Lastly, we detail the variable selection process for building a final Cox model. We selected clinical and image features based on their importance in prediction, defined by the absolute decrease in C-index with the “removal” of the concerned feature in the data (Breiman, 2001). To do so, we randomly split the data into 80% training and 20% testing samples, fit the model on the training data and calculated the feature importance using the testing data (Supplement D.6). We repeated the same procedure one hundred times, selected the features that were most important (on average) among these one hundred experiments, and included them in a multivariable Cox regression to assess their statistical associations with in-hospital mortality. All data processing and analysis was carried out with Python (version 3.8.8), NumPy (version 1.20.1), and scikit-survival (version 0.17.2).

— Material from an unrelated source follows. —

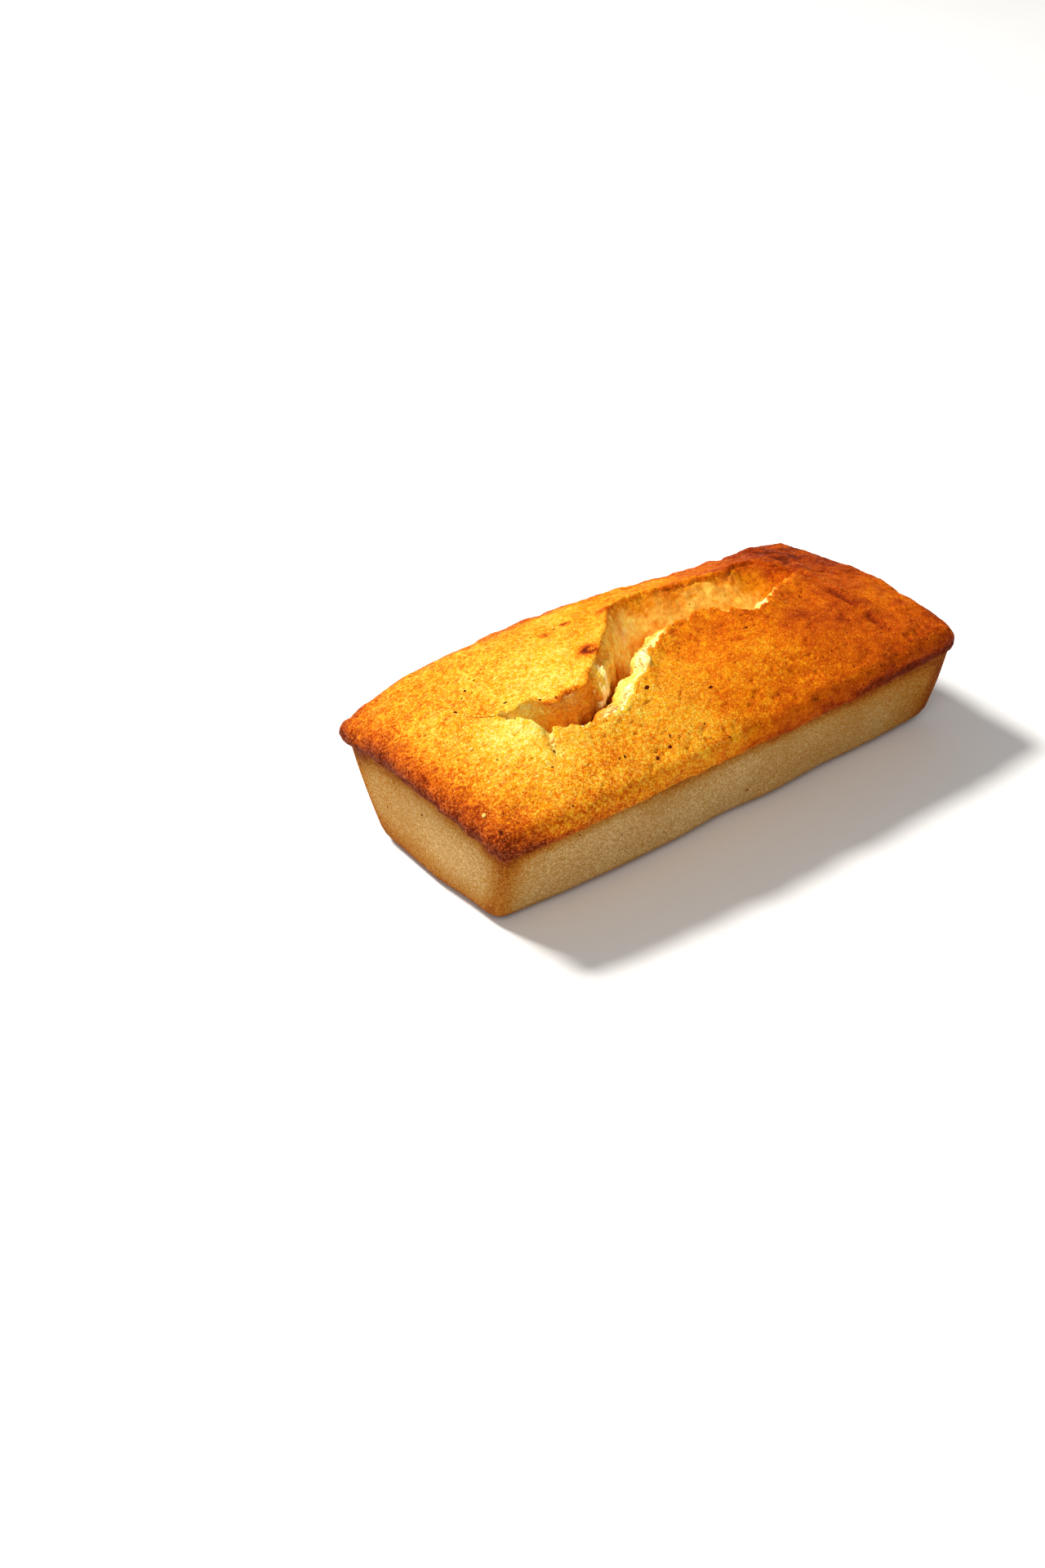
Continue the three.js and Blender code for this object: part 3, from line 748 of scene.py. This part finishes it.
def cake_material():
    """Crust, torn crumb and moulded side in one material, shared out by the point attributes."""
    m = Nodes("baked_cake")
    bake_and_shade, crumb_share, side_share, amber_and_shade, toast_and_shade, froth = (
        m.attribute(n) for n in ("bake_and_shade", "crumb", "side", "amber_and_shade", "toast_and_shade", "froth")
    )
    place = m.warped(0.3, 0.12)
    granule, chance = m.cells(GRANULE, place)
    small, small_chance = m.cells(SMALL_GRANULE, place)
    granule = m.spread(granule, 0.1, 0.6, 1.0, 0.0)
    small = m.spread(small, 0.1, 0.6, 1.0, 0.0)
    fine_grain = m.noise(SPECKLE, 3, 0.7)
    pores = m.noise(PORE, 3, 0.65)
    crust = crust_colour(m, bake_and_shade, froth, granule, chance, small, small_chance, fine_grain)
    open_crumb = m.ramp(m.total(amber_and_shade, (m.noise(0.9, 5, 0.72), 0.9, -0.45)), CRUMB)
    walls = side_colour(m, toast_and_shade, pores, small_chance, chance, granule)
    colour = m.mix(side_share, m.mix(crumb_share, crust, open_crumb), walls)
    m.link(colour, m.shader.inputs["Base Color"])
    matt = m.math("MAXIMUM", side_share, crumb_share)
    roughness = m.mix_value(matt, m.spread(chance, 0.2, 1.0, MATT, 0.5), MATT)
    m.link(roughness, m.shader.inputs["Roughness"])
    m.shader.inputs["Specular IOR Level"].default_value = SPECULAR
    m.shader.inputs["Subsurface Weight"].default_value = SUBSURFACE
    m.shader.inputs["Subsurface Radius"].default_value = SUBSURFACE_RADIUS
    m.shader.inputs["Subsurface Scale"].default_value = 0.001
    crust_height = m.math("MULTIPLY", m.math("MULTIPLY", granule, chance), 0.6)
    crust_height = m.total(crust_height, (small, 0.4, 0), (fine_grain, 0.3, 0))
    soft_height = m.total(m.math("MULTIPLY", pores, 0.7), (fine_grain, 0.4, 0))
    height = m.mix_value(matt, crust_height, soft_height)
    m.link(m.bump(height, 0.2), m.shader.inputs["Normal"])
    return m.material


cake_data.materials.append(cake_material())
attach(cake, "root")
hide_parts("cake")

# --- Almond-skin flecks, loose crumbs and the torn flake ------------------------------------------

surface = BVHTree.FromPolygons(fine.tolist(), np.concatenate(quads).tolist() + fan.tolist())
OFFSET = Vector((middle[0], middle[1], 0))
TOP_FLECKS = [
    (-34.8, 3.4), (-30.4, 7.3), (-31.9, 5.9), (-30, 5.9), (-27, 11.4), (-24.2, -4.2), (-22, -5.2),
    (-36.3, -9.5), (-35.9, -11.4), (-28.3, -12.8), (-30.6, -15.6), (-32.1, -12.5), (-32, -22.2),
    (-20.2, -19.5), (-15.9, -21.9), (-11.9, -19.9), (-5.7, -20.5), (-5.8, -23.9), (-3.4, -23.7),
    (-16.4, -23.4), (13.8, -7.2), (6.3, -13.4), (-9.4, -11.4), (-0.4, -7.7), (-41.4, -18),
    (-43.8, -20.4), (17.4, -16.9), (-0.2, -15.3), (-13.1, -21.3), (0.5, -7.6), (-28.4, -0.8),
]  # fmt: skip
FRONT_FLECKS = [
    (-36.7, 10.1), (-22.4, 9.2), (-31, 13.9), (-38.3, 16.3), (37.8, 4), (3.2, 5.1), (-0.1, 16.8),
    (-6.8, 15.5),
]  # fmt: skip
LEFT_FLECKS = [(0.4, 12.6), (11.1, 8.8)]
LARGE_CRUMBS = [
    ((-27.2, -11.2), 0.75), ((-27.8, -12.4), 0.5), ((-37.8, -5), 0.45), ((-43.7, -16.3), 0.45),
    ((-39.5, -11.8), 0.3),
]  # fmt: skip
FLAKE_TIP, FLAKE_ROOT, FLAKE_RADIUS = Vector((-11.7, -2.3, 26.2)), Vector((-14.3, -6.0, 22.5)), 1.1
RANDOM_TOP_FLECKS, RANDOM_BACK_FLECKS, RANDOM_RIGHT_FLECKS, SMALL_CRUMBS = 24, 12, 5, 110
FLECK_FLATNESS, CRUMB_FLATNESS, SUNK = 0.45, 0.42, 0.25


def unit_ball(subdivisions):
    """A unit ball's points and faces."""
    bm = bmesh.new()
    bmesh.ops.create_icosphere(bm, subdivisions=subdivisions, radius=1)
    ball = np.array([v.co[:] for v in bm.verts])
    faces = np.array([[v.index for v in f.verts] for f in bm.faces])
    bm.free()
    return ball, faces


def strew(name, hits, radii, flatness, seed):
    """One mesh of uneven little lumps, each sunk partly into the surface."""
    ball, faces = unit_ball(2)
    draw = np.random.default_rng(seed)
    all_points, all_faces = [], []
    for n, ((place, normal), radius) in enumerate(zip(hits, radii)):
        spin = Matrix.Rotation(draw.uniform(0, 6.28), 3, "Z")
        turn = normal.to_track_quat("Z", "Y").to_matrix() @ spin
        shape = ball * (1 + 0.5 * grain(ball, 0.9, 3 * n + seed)[:, None])
        shape = shape * (draw.uniform(0.8, 1.5), draw.uniform(0.5, 1), flatness) * radius
        place = np.array(place) + np.array(normal) * radius * flatness * SUNK
        all_points.append(shape @ np.array(turn).T + place)
        all_faces.append(faces + n * len(ball))
    return mesh_object(name, np.concatenate(all_points), np.concatenate(all_faces).tolist())


def hit(start, way):
    """Where a ray meets the crust, and the normal there."""
    place, normal, _, _ = surface.ray_cast(Vector(start) - OFFSET, Vector(way))
    return place, normal


def from_above(x, y):
    return hit((x, y, 60), (0, 0, -1))


def fleck_pieces():
    """The flecks that the photo shows, and a few at random on the sides it does not."""
    draw = np.random.default_rng(5)
    hits = [from_above(*p) for p in TOP_FLECKS]
    hits += [hit((x, -60, z), (0, 1, 0)) for x, z in FRONT_FLECKS]
    hits += [hit((-90, y, z), (1, 0, 0)) for y, z in LEFT_FLECKS]
    radii = [0.13 + 0.22 * draw.random() ** 2 for _ in hits]
    for _ in range(RANDOM_TOP_FLECKS):
        hits.append(from_above(draw.uniform(-40, 40), draw.uniform(-20, 20)))
    for _ in range(RANDOM_BACK_FLECKS):
        hits.append(hit((draw.uniform(-38, 38), 60, draw.uniform(3, 16)), (0, -1, 0)))
    for _ in range(RANDOM_RIGHT_FLECKS):
        hits.append(hit((90, draw.uniform(-14, 14), draw.uniform(3, 14)), (-1, 0, 0)))
    radii += [draw.uniform(0.08, 0.22) for _ in range(len(hits) - len(radii))]
    return strew("almond_skin_flecks", hits, radii, FLECK_FLATNESS, 11)


def crumb_pieces():
    """Small crumbs at random, most of them on the ledge, and the large ones of the photo."""
    draw = np.random.default_rng(8)
    chance = crumb * (on_ledge + 0.15 * fact["flake"] + 0.15 * (inside < 1))
    chance += 0.0006 * (1 - side) * (x < 0)
    chosen = draw.choice(len(points), SMALL_CRUMBS, replace=False, p=chance / chance.sum())
    hits = [(Vector(fine[i]), Vector(normals[i])) for i in chosen]
    radii = list(draw.uniform(0.12, 0.34, len(hits)))
    hits += [from_above(*place) for place, _ in LARGE_CRUMBS]
    radii += [radius for _, radius in LARGE_CRUMBS]
    return strew("loose_crumbs", hits, radii, CRUMB_FLATNESS, 21)


def flake_piece():
    """A torn, fluffy plume of crumb that stands out from the wall of the left lobe."""
    ball, faces = unit_ball(5)
    swell = 0.95 + 0.3 * grain(ball, 0.7, 31) + 0.35 * granules(ball, 0.4, 33)
    shape = ball * (swell + 0.14 * grain(ball, 0.2, 35))[:, None]
    length = FLAKE_TIP - FLAKE_ROOT
    shape = shape * (FLAKE_RADIUS, FLAKE_RADIUS, length.length / 2)
    turn = np.array(length.to_track_quat("Z", "Y").to_matrix())
    centre = np.array((FLAKE_TIP + FLAKE_ROOT) / 2 - OFFSET)
    return mesh_object("torn_flake", shape @ turn.T + centre, faces.tolist())


def grain_material(name, dark, light, size_mm, roughness):
    """A matt, mottled material of two colours."""
    m = Nodes(name)
    shade = m.noise(size_mm, 3, 0.6)
    m.link(m.ramp(shade, [(0.3, dark), (0.7, light)]), m.shader.inputs["Base Color"])
    m.link(m.spread(shade, 0.2, 0.8, roughness, roughness + 0.15), m.shader.inputs["Roughness"])
    m.shader.inputs["Specular IOR Level"].default_value = SPECULAR
    m.link(m.bump(m.noise(size_mm / 3, 2), 0.05, 0.6), m.shader.inputs["Normal"])
    return m.material


flecks, crumbs, torn_flake = fleck_pieces(), crumb_pieces(), flake_piece()
flecks.data.materials.append(grain_material("almond_skin", (58, 14, 3), (124, 46, 12), 0.4, 0.7))
crumbs.data.materials.append(
    grain_material("pale_crumb", (242, 184, 76), (253, 218, 128), 0.5, 0.6)
)
torn_flake.data.materials.append(
    grain_material("torn_crumb", (250, 206, 112), (255, 238, 176), 0.9, 0.7)
)
for piece in (flecks, crumbs, torn_flake):
    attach(piece, "root")

# --- Camera, floor and light ----------------------------------------------------------------------

CAMERA_TARGET, CAMERA_DISTANCE = (-17.84, 13.28, 0), 0.39294  # millimetres; metres
FLOOR_HALF, WORLD_LIGHT, LIGHT_AIM = 4000, 0.28, Vector((0, 0, 0.01))


def camera():
    """The photograph's view: a 55 mm lens, a little rolled, aimed at a spot on the floor."""
    bearing, tilt, roll = (math.radians(v) for v in (32.35, 33.043, 5.797))
    level_way = Vector((math.sin(bearing), math.cos(bearing), 0))
    ahead = level_way * math.cos(tilt) - Vector((0, 0, math.sin(tilt)))
    flat_right = Vector((math.cos(bearing), -math.sin(bearing), 0))
    flat_up = flat_right.cross(ahead)
    right = math.cos(roll) * flat_right - math.sin(roll) * flat_up
    up = math.sin(roll) * flat_right + math.cos(roll) * flat_up
    target = (Vector(CAMERA_TARGET) - OFFSET) / 1000
    data = bpy.data.cameras.new("camera")
    data.lens = 55
    data.sensor_width = 36
    data.clip_start = 0.01
    obj = bpy.data.objects.new("camera", data)
    turn = Matrix((right, up, -ahead)).transposed().to_4x4()
    obj.matrix_world = Matrix.Translation(target - ahead * CAMERA_DISTANCE) @ turn
    bpy.context.collection.objects.link(obj)
    bpy.context.scene.camera = obj


def area(name, place, size, watts, colour):
    """A round soft light that points at the cake."""
    data = bpy.data.lights.new(name, "AREA")
    data.shape = "DISK"
    data.size = size
    data.energy = watts
    data.color = colour
    obj = bpy.data.objects.new(name, data)
    obj.location = place
    obj.rotation_euler = (Vector(place) - LIGHT_AIM).to_track_quat("Z", "Y").to_euler()
    bpy.context.collection.objects.link(obj)


def studio():
    """A pale floor under soft daylight."""
    corners = [(i * FLOOR_HALF, j * FLOOR_HALF, 0) for i, j in ((-1, -1), (1, -1), (1, 1), (-1, 1))]
    floor = mesh_object("floor", corners, [(0, 1, 2, 3)])
    m = Nodes("pale_floor")
    grey = m.ramp(m.noise(40, 2), [(0.0, (236, 236, 236)), (1.0, (242, 242, 242))])
    m.link(grey, m.shader.inputs["Base Color"])
    m.shader.inputs["Roughness"].default_value = 0.8
    floor.data.materials.append(m.material)
    world = bpy.data.worlds.new("studio")
    world.use_nodes = True
    background = world.node_tree.nodes["Background"]
    background.inputs["Color"].default_value = (1, 1, 1, 1)
    background.inputs["Strength"].default_value = WORLD_LIGHT
    bpy.context.scene.world = world
    area("key", (-0.21, 0.50, 0.70), 0.20, 10.4, (1, 0.98, 0.94))
    area("fill", (-0.34, -0.44, 0.48), 0.5, 1.7, (1, 0.97, 0.9))
    bpy.context.scene.view_settings.view_transform = "Standard"


camera()
studio()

We examined different subgroups to gauge how the prediction performance of the model improved with the added radiomic features. Because age and comorbidity burden were the most relevant to survival among the clinical factors, we considered patient subgroups defined by age (> versus ≤ 65 years old) and number of comorbidities at admission (> versus ≤ median seven comorbidities), respectively. We compared the change in prediction performance with the addition of the radiomic features between different subgroups.